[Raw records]
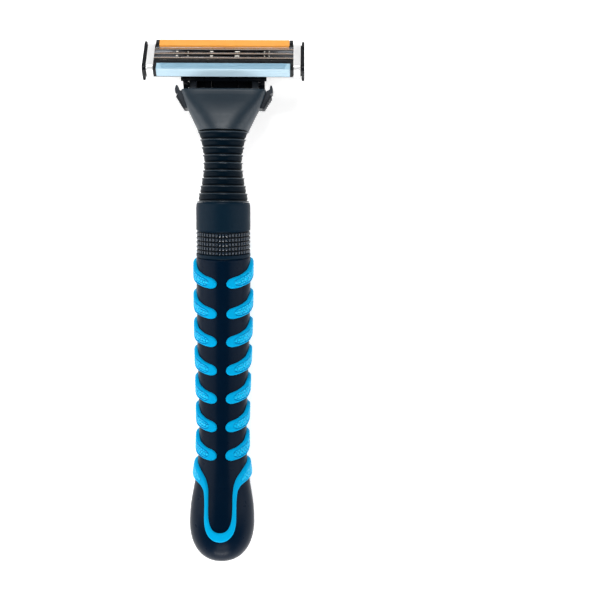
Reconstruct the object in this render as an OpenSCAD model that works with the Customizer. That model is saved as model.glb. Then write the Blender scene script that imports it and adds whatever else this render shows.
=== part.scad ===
// Cartridge razor with a side-squeeze release head.
// The razor lies on the flat back of its grip: X runs left to right, +Y points to the
// head, +Z is up, and the origin is under the middle of the whole length.
// Places along the razor are "stations": millimetres from the butt of the handle.

/* [Handle] */
// Station of the widest part of the bulb at the butt
bulb_station = 10.7; // [9:0.1:13]
// Radius of the bulb at its widest
bulb_radius = 8.35; // [7.5:0.05:8.4]
// Radius of the handle at its narrow waist
waist_radius = 6.15; // [5.8:0.05:6.5]
// Radius of the handle at the collar
collar_radius = 7; // [6.6:0.05:7.2]
// Station where the black handle ends and the knurled ring starts
knurl_station = 78.9; // [77:0.1:80]
// Station where the smooth collar starts
collar_station = 85.6; // [84:0.1:87]

/* [Grip] */
// Number of pairs of grip arms with free tips
arm_pairs = 7; // [5:1:7]
// Spacing of the grip arms along the handle
arm_pitch = 7.3; // [7:0.01:7.4]
// Width of a grip arm
arm_width = 2.85; // [2:0.05:3]
// How far the grip stands proud of the handle
grip_proud = 0.9; // [0.6:0.05:1]

/* [Neck] */
// Station where the ribbed sleeve starts
sleeve_station = 92.8; // [92:0.1:94]
// Station where the ribbed sleeve ends and the head starts
head_station = 110.6; // [110:0.1:112]
// Radius of the sleeve at its narrowest
sleeve_radius = 4.8; // [4.6:0.05:5.4]
// Number of thin ribs round the sleeve
rib_count = 10; // [6:1:12]
// Height of a rib
rib_height = 0.28; // [0.1:0.02:0.4]

/* [Head] */
// Station of the front edge of the head
head_front_station = 121.7; // [121:0.1:121.8]
// Half width of the head at its front edge
head_half_width = 11.05; // [10.8:0.05:11.2]
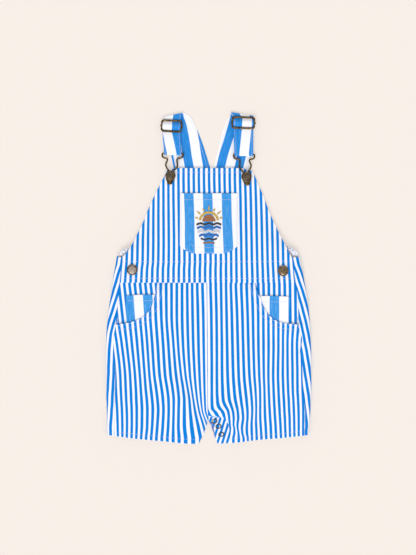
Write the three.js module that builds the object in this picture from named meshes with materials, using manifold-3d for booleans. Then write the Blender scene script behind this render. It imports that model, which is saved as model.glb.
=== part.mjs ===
// Kids bib overalls, laid flat on a surface with the front side up.
// Millimetres, +Z up, +Y towards the shoulders. The origin is the middle of the underside.
// Left and right are those of someone who looks down at the garment.
import * as THREE from "three";
import { mergeVertices } from "three/addons/utils/BufferGeometryUtils.js";
import Module from "manifold-3d";

// Cloth and layers
const clothWall = 1.0;
const seamGap = 0.3;
const layerStep = clothWall + seamGap;
const onFloorZ = clothWall / 2; // middle of a cloth that lies on the surface
const onBackZ = layerStep + clothWall / 2; // and of one that lies on the back
const hipHeight = 8.6; // surface to the top of the front, where front and back lie apart
const frontUnder = hipHeight - clothWall; // underside of the front layer
const bibUnderWaist = hipHeight + seamGap; // the bib laps over the tops of the legs
const bibUnderTop = 2 * layerStep; // at its top the bib lies on the strap ends and the back
const bibRiseFrom = 34; // the bib comes down from waist height between these two heights
const bibRiseTo = 130;
const waistSeamY = -7.1;
const legTopY = -4.0; // the legs reach a little under the bib
const pocketFootY = -65.7; // where the pocket mouths meet the side seams
const mouthTopY = -12; // above it the facings are sewn beside the legs, not tucked under them
const facingTuck = { down: 8, in: 6 }; // how far the facing goes on under the pocket mouth
const coinTuck = { down: 4, in: 3 };
const facingLift = { level: 10, slope: 20 }; // distances from the mouth over which a leg is raised
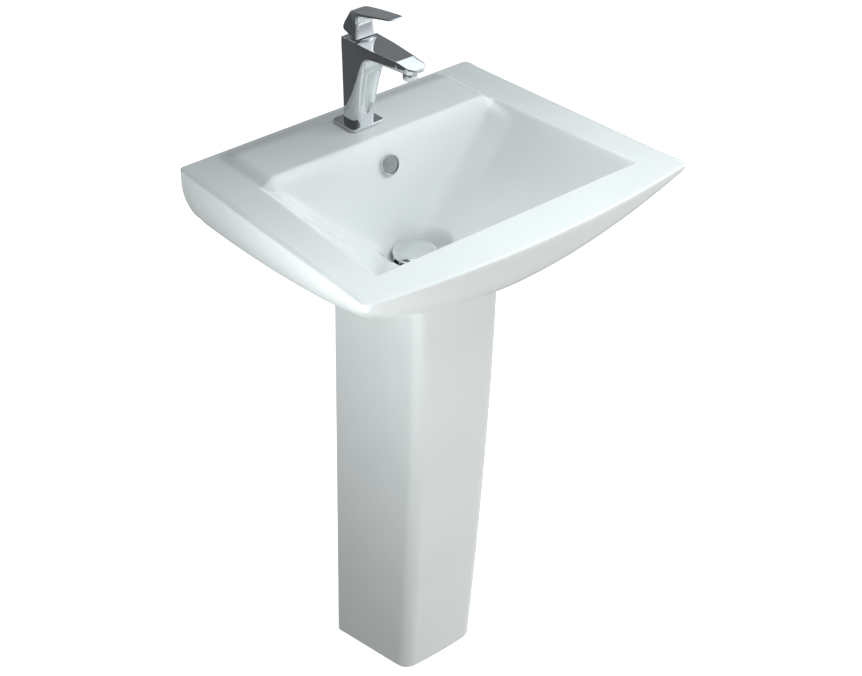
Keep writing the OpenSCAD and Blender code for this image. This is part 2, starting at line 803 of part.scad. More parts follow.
module horseshoe(z, h) {
  translate([0, 0, z]) difference() {
    translate([0, out(tap_out), 0]) cylinder(r = 24, h = h);
    translate([-15, out(72.5), -1]) cube([30, 40, h + 2]);
    translate([0, out(stud_out), -1]) cylinder(r = 4.1, h = h + 2);
  }
}

module fixing_seal() {
  color(soft) horseshoe(deck_z - deck_t - 3, 3);
}

module fixing_washer() {
  color(metal) horseshoe(deck_z - deck_t - 5.5, 2.5);
}

module fixing_nut() {
  color(bronze) translate([0, out(stud_out), deck_z - deck_t - 12.5]) difference() {
    cylinder(r = 7.5, h = 7, $fn = 6);
    translate([0, 0, -1]) cylinder(r = 4.05, h = 10);
  }
}

module tail(side) {
  color(copper) translate([side * tail_half, out(tap_out), 0]) {
    tube(tail_r, 3.9, tail_low + tail_end_h, body_z + 19);
    tube(tail_end_r, 3.9, tail_low, tail_low + tail_end_h);
  }
}

module hot_tail() {
  tail(-1);
}

module cold_tail() {
  tail(1);
}

basin();
pedestal();
pedestal_seal();
overflow_ring();
overflow_disc();
waste_gasket();
waste_body();
waste_seal();
waste_backnut();
click_housing();
plug_cap();
plug_seal();
plug_stem();
click_spring();
trap_inlet_nut();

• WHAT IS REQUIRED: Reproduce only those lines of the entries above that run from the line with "Keep writing the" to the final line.

• OUTPUT FOR THIS TASK:
Keep writing the OpenSCAD and Blender code for this image. This is part 2, starting at line 803 of part.scad. More parts follow.
module horseshoe(z, h) {
  translate([0, 0, z]) difference() {
    translate([0, out(tap_out), 0]) cylinder(r = 24, h = h);
    translate([-15, out(72.5), -1]) cube([30, 40, h + 2]);
    translate([0, out(stud_out), -1]) cylinder(r = 4.1, h = h + 2);
  }
}

module fixing_seal() {
  color(soft) horseshoe(deck_z - deck_t - 3, 3);
}

module fixing_washer() {
  color(metal) horseshoe(deck_z - deck_t - 5.5, 2.5);
}

module fixing_nut() {
  color(bronze) translate([0, out(stud_out), deck_z - deck_t - 12.5]) difference() {
    cylinder(r = 7.5, h = 7, $fn = 6);
    translate([0, 0, -1]) cylinder(r = 4.05, h = 10);
  }
}

module tail(side) {
  color(copper) translate([side * tail_half, out(tap_out), 0]) {
    tube(tail_r, 3.9, tail_low + tail_end_h, body_z + 19);
    tube(tail_end_r, 3.9, tail_low, tail_low + tail_end_h);
  }
}

module hot_tail() {
  tail(-1);
}

module cold_tail() {
  tail(1);
}

basin();
pedestal();
pedestal_seal();
overflow_ring();
overflow_disc();
waste_gasket();
waste_body();
waste_seal();
waste_backnut();
click_housing();
plug_cap();
plug_seal();
plug_stem();
click_spring();
trap_inlet_nut();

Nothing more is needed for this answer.